In this paper, we examine how the availability of employment-based health coverage has been changing. We examine employer sponsorship of coverage as well as employee eligibility for coverage.

Key Findings:

  • The percentage of the nonelderly population with employment-based health benefits was at or near 70 percent from 1970 to 1989. By 2023, 60 percent of the nonelderly population had employment-based health coverage.
  • In 2023, employment-based health coverage continued to be the most common source of health coverage among the nonelderly population.
  • Across the period of 1996–2023, the percentage of employers offering health benefits was at a near record low in 2023, with less than one-half of employers offering health benefits in that year.
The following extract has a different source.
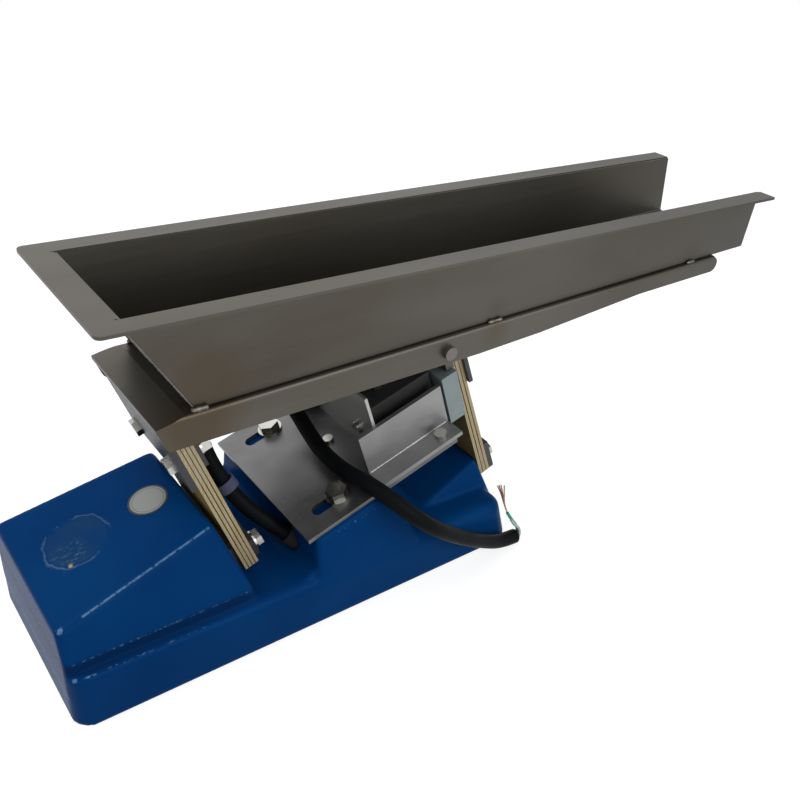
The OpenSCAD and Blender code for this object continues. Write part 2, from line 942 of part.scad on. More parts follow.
function unit(v) = v / norm(v);
function tangent(p, i) = unit(p[min(i + 1, len(p) - 1)] - p[max(i - 1, 0)]);
function curve_pt(a, b, c, d, t) =
  0.5 * (2 * b + (c - a) * t + (2 * a - 5 * b + 4 * c - d) * t * t + (3 * b - a - 3 * c + d) * t * t * t);
function curve(p, m) =
  concat(
    [for (i = [0:len(p) - 2], k = [0:m - 1])
      curve_pt(p[max(i - 1, 0)], p[i], p[i + 1], p[min(i + 2, len(p) - 1)], k / m)],
    [p[len(p) - 1]]);
function sides(p, i, u) =
  let (t = tangent(p, i), v = unit(u - t * (u * t)))
  i == len(p) - 1 ? [v] : concat([v], sides(p, i + 1, v));

module tube(route, d, m, n) {
  p = curve(route, m);
  u = sides(p, 0, [0, 1, 0.3]);
  rings = [for (i = [0:len(p) - 1], k = [0:n - 1])
    p[i] + d / 2 * (cos(360 * k / n) * u[i] + sin(360 * k / n) * cross(tangent(p, i), u[i]))];
  walls = [for (i = [0:len(p) - 2], k = [0:n - 1])
    [i * n + k, i * n + (k + 1) % n, (i + 1) * n + (k + 1) % n, (i + 1) * n + k]];
  polyhedron(points = rings, faces = concat([for (w = walls) [w[3], w[2], w[1], w[0]]],
    [[for (k = [0:n - 1]) k]], [[for (k = [n - 1:-1:0]) (len(p) - 1) * n + k]]));
}

module lead_place() {
  translate(lead_spot)
    rotate([0, lead_dip, lead_turn])
      children();
}

module lead_grommet() {
  color(black)
    lead_place()
      difference() {
        translate([0, 0, -6])
          cylinder(d = lead_bore_d - 0.1, h = 11);
        translate([0, 0, -7])
          cylinder(d = cord_d + 0.8, h = 13);
      }
}

module power_cord() {
  color(black)
    tube(cord_route, cord_d, 2, 12);
}

module cord_sleeve() {
  a = cord_route[4];
  b = cord_route[5];
  d = unit(b - a);
  color([0.3, 0.3, 0.36])
    translate(a + 0.5 * (b - a))
      rotate([0, acos(d[2]), atan2(d[1], d[0])])
        difference() {
          cylinder(d = cord_d + 3.6, h = 7);
          translate([0, 0, -1])
            cylinder(d = cord_d + 1.2, h = 9);
        }
}

module wire_green() {
  color([0.15, 0.5, 0.3])
    tube(green_route, 2.4, 2, 8);
}

module wire_copper() {
  color([0.55, 0.25, 0.15])
    tube(copper_route, 2.6, 2, 8);
}

module wire_pale() {
  color([0.8, 0.8, 0.75])
    tube(pale_route, 2.2, 2, 8);
}

base_casting();
inspection_label();
rear_leaf(0);  // rear_leaf_1
rear_leaf(1);  // rear_leaf_2
rear_leaf(2);  // rear_leaf_3
rear_leaf(3);  // rear_leaf_4
front_leaf(0);  // front_leaf_1
front_leaf(1);  // front_leaf_2
front_leaf(2);  // front_leaf_3
rear_seat_spacer();
rear_lower_shims();
rear_upper_shims();
front_lower_shims();
front_upper_shims();
rear_lower_clamp();
rear_upper_clamp();
front_lower_clamp();
base_clamp_bolts();
base_clamp_washers();
rear_upper_bolts();
rear_upper_nuts();
front_upper_bolts();
carrier_washers();
carrier();
rear_lip();
carrier_side_bolts();
front_cross_plate();
front_seat_bar();
tray_trough();
tray_rear_end();
magnet_plate();
plate_bolts();
plate_washers();
magnet_back_plate();
magnet_angle(-1);  // near_magnet_angle
magnet_angle(1);  // far_magnet_angle
angle_screws();
back_screws();
small_screw();
magnet_core();
coil();
armature();
armature_wedge();
lead_grommet();
power_cord();
cord_sleeve();
wire_green();
wire_copper();
wire_pale();
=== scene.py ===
import math
import bpy
import bmesh
from mathutils import Matrix, Vector, noise

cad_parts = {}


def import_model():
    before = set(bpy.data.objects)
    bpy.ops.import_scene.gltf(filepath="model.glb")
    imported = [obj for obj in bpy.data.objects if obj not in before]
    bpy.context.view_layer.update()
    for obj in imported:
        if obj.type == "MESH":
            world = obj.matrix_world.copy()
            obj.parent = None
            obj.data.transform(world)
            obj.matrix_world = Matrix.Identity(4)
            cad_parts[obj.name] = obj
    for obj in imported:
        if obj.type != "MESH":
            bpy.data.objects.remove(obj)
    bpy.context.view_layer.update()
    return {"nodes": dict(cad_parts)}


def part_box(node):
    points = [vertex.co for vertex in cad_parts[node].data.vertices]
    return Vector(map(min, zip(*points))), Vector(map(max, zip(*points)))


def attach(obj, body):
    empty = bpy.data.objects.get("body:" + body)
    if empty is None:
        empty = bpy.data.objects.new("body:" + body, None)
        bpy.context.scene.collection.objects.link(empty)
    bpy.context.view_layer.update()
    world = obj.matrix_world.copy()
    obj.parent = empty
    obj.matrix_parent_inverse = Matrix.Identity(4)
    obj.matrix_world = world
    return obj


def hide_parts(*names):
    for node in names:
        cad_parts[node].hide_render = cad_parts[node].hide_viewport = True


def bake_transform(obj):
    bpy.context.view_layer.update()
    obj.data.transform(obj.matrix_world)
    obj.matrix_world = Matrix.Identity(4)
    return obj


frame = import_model()
nodes = frame["nodes"]
scene = bpy.context.scene
scene.view_settings.view_transform = "Standard"

# Blender works in metres. Places and sizes written here in millimetres are multiplied by MM.
MM = 0.001
SPRING_TILT = math.radians(20.5)   # the leaf springs lean back from upright
PLATE_SLOPE = math.radians(18)     # the magnet's plate rises towards +X
BLOCK_SLOPE = math.radians(14.7)   # the top of the rear block rises towards +X

# ---------- Camera ----------

CAMERA_PLACE = (-0.23665, -0.44099, 0.45007)
CAMERA_AZIMUTH = math.radians(-37.83)
CAMERA_DIP = math.radians(32.15)
CAMERA_ROLL = math.radians(3.94)
CAMERA_LENS = 42.69
CAMERA_SENSOR = 36
CAMERA_NEAR = 0.02
CAMERA_FAR = 30


def make_camera():
    across = math.cos(CAMERA_DIP)
    forward = Vector((math.sin(-CAMERA_AZIMUTH) * across, math.cos(CAMERA_AZIMUTH) * across,
                      -math.sin(CAMERA_DIP)))
    level = forward.cross(Vector((0, 0, 1))).normalized()
    upright = level.cross(forward)
    right = math.cos(CAMERA_ROLL) * level + math.sin(CAMERA_ROLL) * upright
    up = -math.sin(CAMERA_ROLL) * level + math.cos(CAMERA_ROLL) * upright
    data = bpy.data.cameras.new("camera")
    data.lens = CAMERA_LENS
    data.sensor_width = CAMERA_SENSOR
    data.clip_start = CAMERA_NEAR
    data.clip_end = CAMERA_FAR
    camera = bpy.data.objects.new("camera", data)
    pose = Matrix((right, up, -forward)).transposed().to_4x4()
    pose.translation = Vector(CAMERA_PLACE)
    camera.matrix_world = pose
    scene.collection.objects.link(camera)
    scene.camera = camera


make_camera()

# ---------- Cord and its cut wires ----------

CORD_D = 10.6 * MM
CORD_FIT = 0.995        # the tube stays just inside the CAD cord
GREEN_RADIUS = 1.15 * MM
PALE_RADIUS = 1.05 * MM
STRAND_RADIUS = 0.42 * MM
STRAND_FLARE = 0.45
STRAND_DROOP = 0.9
CURVE_STEPS = 4         # points on the curve for each point of a route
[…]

However, it is important to put this number in context. During the same period, 2000 was the year with the greatest percentage of employers offering coverage — 59 percent. And the percentage has ebbed and flowed over time.
  • The erosion in the percentage of employers offering health coverage has been limited to small employers. Between 1996 and 2023, the percentage of employers with 1,000 or more employees offering health benefits increased from 96.7 percent to 97.6 percent. Similarly, the percentage of employers with 100–999 employees offering health benefits increased from 92.7 percent to 95.6 percent. In contrast, among employers with 25–99 employees, the percentage offering health benefits decreased from 80.8 percent to 76.7 percent. It decreased from 64.9 percent to 51.8 percent among employers with 10–24 employees, and it decreased from 34.2 percent to 22.5 percent among employers with fewer than 10 employees.
  • The overall percentage of employers offering coverage is heavily influenced by the fact that small employers are in large part responsible for the decline in coverage, and most employers in the U.S. are small.
  • Despite the overall decline in the percentage of employers offering health coverage, the percentage of workers employed by private-sector employers who were eligible for health benefits (the eligibility rate) has been mostly constant since 1996, varying from a low of 75.4 percent in 2014 to a high of 81.3 percent in 1996. The eligibility rate has not changed much because, despite the fact that most employers are small, the majority of workers are employed by large firms.